All the data should come back exactly as it was given.
-*-
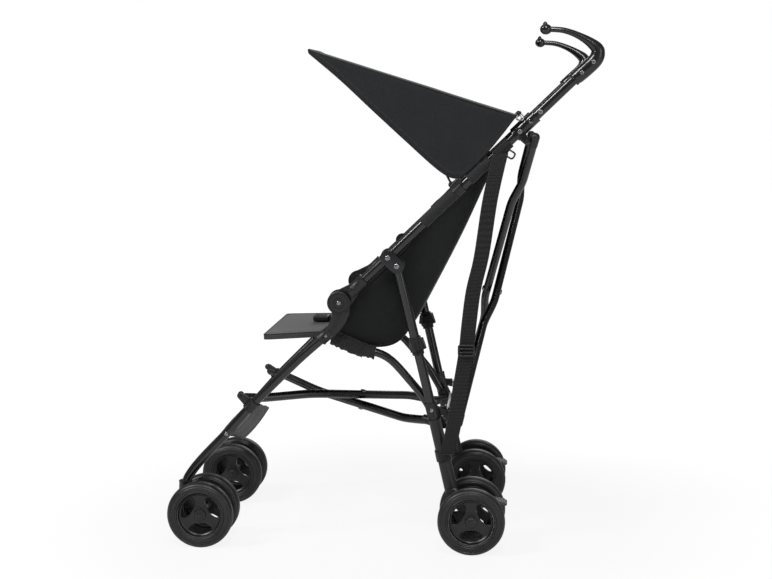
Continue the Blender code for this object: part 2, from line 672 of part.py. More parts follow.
def wheel(name, side, across, hub):
    """Tyre and three-spoke rim turned about the axle, with a blind bore from the inner face."""
    outward = 1 if across > WHEEL_MIDDLE else -1
    half = WHEEL_WIDTH / 2
    profile = [
        (0, 0.0070), (0.0440, 0.0045), (0.0475, 0.0125), (0.0600, half),
        (WHEEL_RADIUS, 0.0065), (WHEEL_RADIUS, -0.0065), (0.0600, -half), (0.0475, -0.0125), (0.0440, -0.0020),
        (0.0110, -0.0035), (0.0105, -half), (0.0045, -half), (0.0045, 0.0040), (0, 0.0040),
    ]
    bm = bmesh.new()
    verts = [bm.verts.new((radius, 0, height)) for radius, height in profile]
    for first, second in zip(verts, verts[1:]):
        bm.edges.new((first, second))
    mesh = bpy.data.meshes.new("profile")
    bm.to_mesh(mesh)
    bm.free()
    place = (side * across, *hub)
    turn = (0, side * outward * math.pi / 2, 0)
    base = helper(mesh, ROOT, place, turn)
    screw = base.modifiers.new("turned", "SCREW")
    screw.steps = 22
    screw.render_steps = 22
    screw.use_merge_vertices = True
    screw.merge_threshold = 0.00005
    windows = []
    for middle in (30, 150, 270):
        outline = []
        for angle, radius in WINDOW:
            turned = math.radians(middle + angle)
            outline.append((hub[0] + radius * math.cos(turned), hub[1] + radius * math.sin(turned)))
        windows.append(plate(ROOT, outline, side * across - 0.02, side * across + 0.02))
    node(name, base, BLACK_PLASTIC, cut=windows)


def wheels(side):
    for position, hub_y, spread in (("front", HUB_FRONT, SPREAD_FRONT), ("rear", HUB_REAR, SPREAD_REAR)):
        for place, sign in (("outer", 1), ("inner", -1)):
            name = f"wheel_{position}_{place}{SUFFIX[side]}"
            wheel(name, side, WHEEL_MIDDLE + sign * spread, (hub_y, WHEEL_RADIUS))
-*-
- Exercise response:
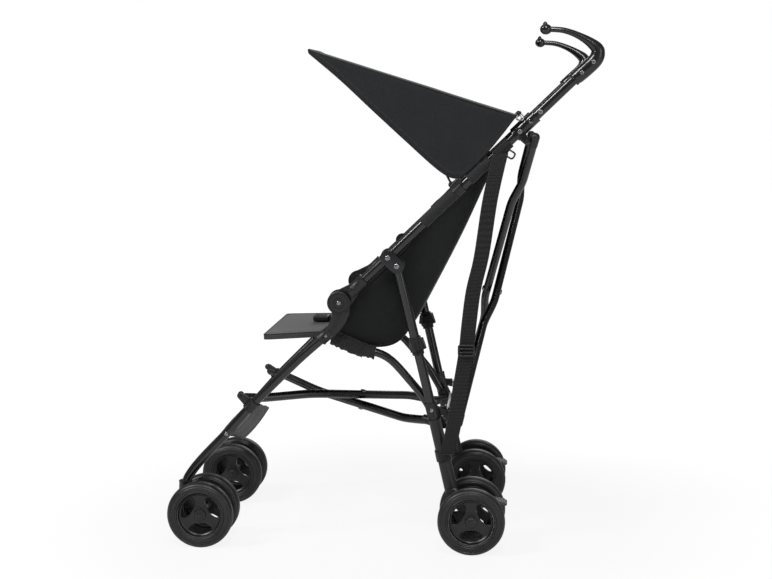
Continue the Blender code for this object: part 2, from line 672 of part.py. More parts follow.
def wheel(name, side, across, hub):
    """Tyre and three-spoke rim turned about the axle, with a blind bore from the inner face."""
    outward = 1 if across > WHEEL_MIDDLE else -1
    half = WHEEL_WIDTH / 2
    profile = [
        (0, 0.0070), (0.0440, 0.0045), (0.0475, 0.0125), (0.0600, half),
        (WHEEL_RADIUS, 0.0065), (WHEEL_RADIUS, -0.0065), (0.0600, -half), (0.0475, -0.0125), (0.0440, -0.0020),
        (0.0110, -0.0035), (0.0105, -half), (0.0045, -half), (0.0045, 0.0040), (0, 0.0040),
    ]
    bm = bmesh.new()
    verts = [bm.verts.new((radius, 0, height)) for radius, height in profile]
    for first, second in zip(verts, verts[1:]):
        bm.edges.new((first, second))
    mesh = bpy.data.meshes.new("profile")
    bm.to_mesh(mesh)
    bm.free()
    place = (side * across, *hub)
    turn = (0, side * outward * math.pi / 2, 0)
    base = helper(mesh, ROOT, place, turn)
    screw = base.modifiers.new("turned", "SCREW")
    screw.steps = 22
    screw.render_steps = 22
    screw.use_merge_vertices = True
    screw.merge_threshold = 0.00005
    windows = []
    for middle in (30, 150, 270):
        outline = []
        for angle, radius in WINDOW:
            turned = math.radians(middle + angle)
            outline.append((hub[0] + radius * math.cos(turned), hub[1] + radius * math.sin(turned)))
        windows.append(plate(ROOT, outline, side * across - 0.02, side * across + 0.02))
    node(name, base, BLACK_PLASTIC, cut=windows)


def wheels(side):
    for position, hub_y, spread in (("front", HUB_FRONT, SPREAD_FRONT), ("rear", HUB_REAR, SPREAD_REAR)):
        for place, sign in (("outer", 1), ("inner", -1)):
            name = f"wheel_{position}_{place}{SUFFIX[side]}"
            wheel(name, side, WHEEL_MIDDLE + sign * spread, (hub_y, WHEEL_RADIUS))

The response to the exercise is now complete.